たなぱんだ "他人屋のゆうれい" 2025年2月28日

他人屋のゆうれい
表紙のポップな雰囲気から気軽なエンタメ小説かと思い手に取ったら、思いがけず深い純文学的な一冊だった。いい意味で裏切られた作品。 物語の主人公は、急死した伯父の部屋に住むことになる。ところが、その部屋には幽霊がいた。……とはいえ、いわゆるホラー的な存在とは違う。玄関から出入りし、ラーメンを食べる。まるで生きた人間のように振る舞うこの幽霊は、一体何者なのか? 前半は、幽霊の存在がじわりと不気味な雰囲気を醸し出すホラー寄りの展開。
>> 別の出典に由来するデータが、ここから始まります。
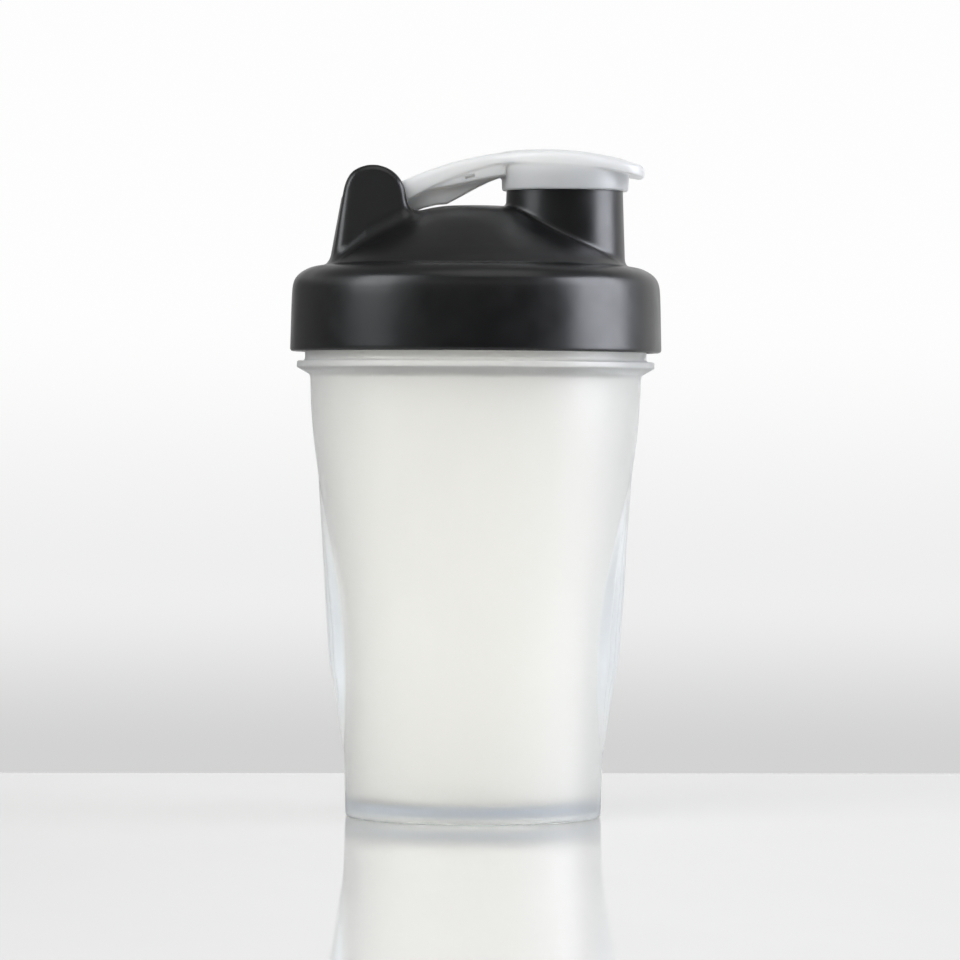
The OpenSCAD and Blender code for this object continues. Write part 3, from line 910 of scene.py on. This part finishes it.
def make_world():
    """What the camera sees is a wall that gets paler upwards. Rays that have passed through the
    cup see a brighter glow. All others see a wall on one side and a band of light above."""
    world = bpy.data.worlds.new("studio")
    world.use_nodes = True
    bpy.context.scene.world = world
    tree = world.node_tree
    tree.nodes.clear()
    output = tree.nodes.new("ShaderNodeOutputWorld")
    place = tree.nodes.new("ShaderNodeTexCoord")
    split = tree.nodes.new("ShaderNodeSeparateXYZ")
    tree.links.new(place.outputs["Generated"], split.inputs[0])

    def ramp(value, low, high, *stops):
        """Brightness by stops, along a value that runs from low to high."""
        span = tree.nodes.new("ShaderNodeMapRange")
        span.inputs["From Min"].default_value = low
        span.inputs["From Max"].default_value = high
        tree.links.new(value, span.inputs["Value"])
        node = tree.nodes.new("ShaderNodeValToRGB")
        node.color_ramp.interpolation = "EASE"
        while len(node.color_ramp.elements) < len(stops):
            node.color_ramp.elements.new(0.5)
        for element, (position, level) in zip(node.color_ramp.elements, stops):
            element.position = position
            element.color = (level, level, level, 1)
        tree.links.new(span.outputs["Result"], node.inputs["Fac"])
        return node.outputs["Color"]

    height = split.outputs["Z"]
    seen = ramp(height, -0.075, 0.02, (0.0, 0.62), (0.12, 0.65), (0.45, 0.86), (1.0, 0.985))
    glow = ramp(height, -0.12, 0.2, (0.0, 0.9), (1.0, 1.6))
    turn = tree.nodes.new("ShaderNodeVectorMath")
    turn.operation = "DOT_PRODUCT"
    turn.inputs[1].default_value = WALL_DIRECTION
    tree.links.new(place.outputs["Generated"], turn.inputs[0])
    behind = ramp(
        turn.outputs["Value"], -0.6, 1.0,
        (0.0, 0.02), (0.2, 0.05), (0.35, 0.22), (0.55, 0.24), (0.75, 0.2), (0.96, 0.92),
    )
    above = ramp(height, 0.08, 1.0, (0.0, 0.0), (0.28, 0.62), (0.65, 0.22), (1.0, 0.3))
    lit = tree.nodes.new("ShaderNodeMix")
    lit.data_type = "RGBA"
    lit.blend_type = "LIGHTEN"
    lit.inputs["Factor"].default_value = 1
    tree.links.new(above, lit.inputs["A"])
    tree.links.new(behind, lit.inputs["B"])

    ray = tree.nodes.new("ShaderNodeLightPath")
    colour = lit.outputs["Result"]
    for kind, level in (("Is Transmission Ray", glow), ("Is Camera Ray", seen)):
        choice = tree.nodes.new("ShaderNodeMix")
        choice.data_type = "RGBA"
        tree.links.new(ray.outputs[kind], choice.inputs["Factor"])
        tree.links.new(colour, choice.inputs["A"])
        tree.links.new(level, choice.inputs["B"])
        colour = choice.outputs["Result"]
    background = tree.nodes.new("ShaderNodeBackground")
    tree.links.new(colour, background.inputs["Color"])
    tree.links.new(background.outputs[0], output.inputs[0])


def make_studio():
    make_camera()
    make_floor()
    make_world()
    for light in SOFTBOXES:
        softbox(*light)
    bpy.context.scene.view_settings.view_transform = "Standard"


make_studio()
make_cup()
make_lid()
make_flip_cap()
make_grid()
make_seals()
だが後半になると、幽霊の正体を探るミステリーへと移行し、さらに物語が進むにつれて、これは「心の成長」を描いた作品なのだと気付かされる。 この小説で幽霊とは、ただの怪異ではなく、「何かに囚われてしまった人」のメタファーだ。主人公自身も、自分の殻に籠り、皮肉や冷笑で周囲を遠ざけて生きてきた存在だった。だが、幽霊の謎を追ううちに、彼の世界は少しずつ変わり始める。 物語の結末も絶妙。作中で出てくる「落としどころ」というキーワードに合った終わり方だ。すべてをきっちり整理するようなものではない。謎の一部は明かされるが、そこには余白が残る。それでも、登場人物たちが前より少し軽やかに生きていけそうな気配があることが、この作品の温かさにつながっているのだと思う。そんなやさしい気持ちのまま、本を閉じられた一冊だった。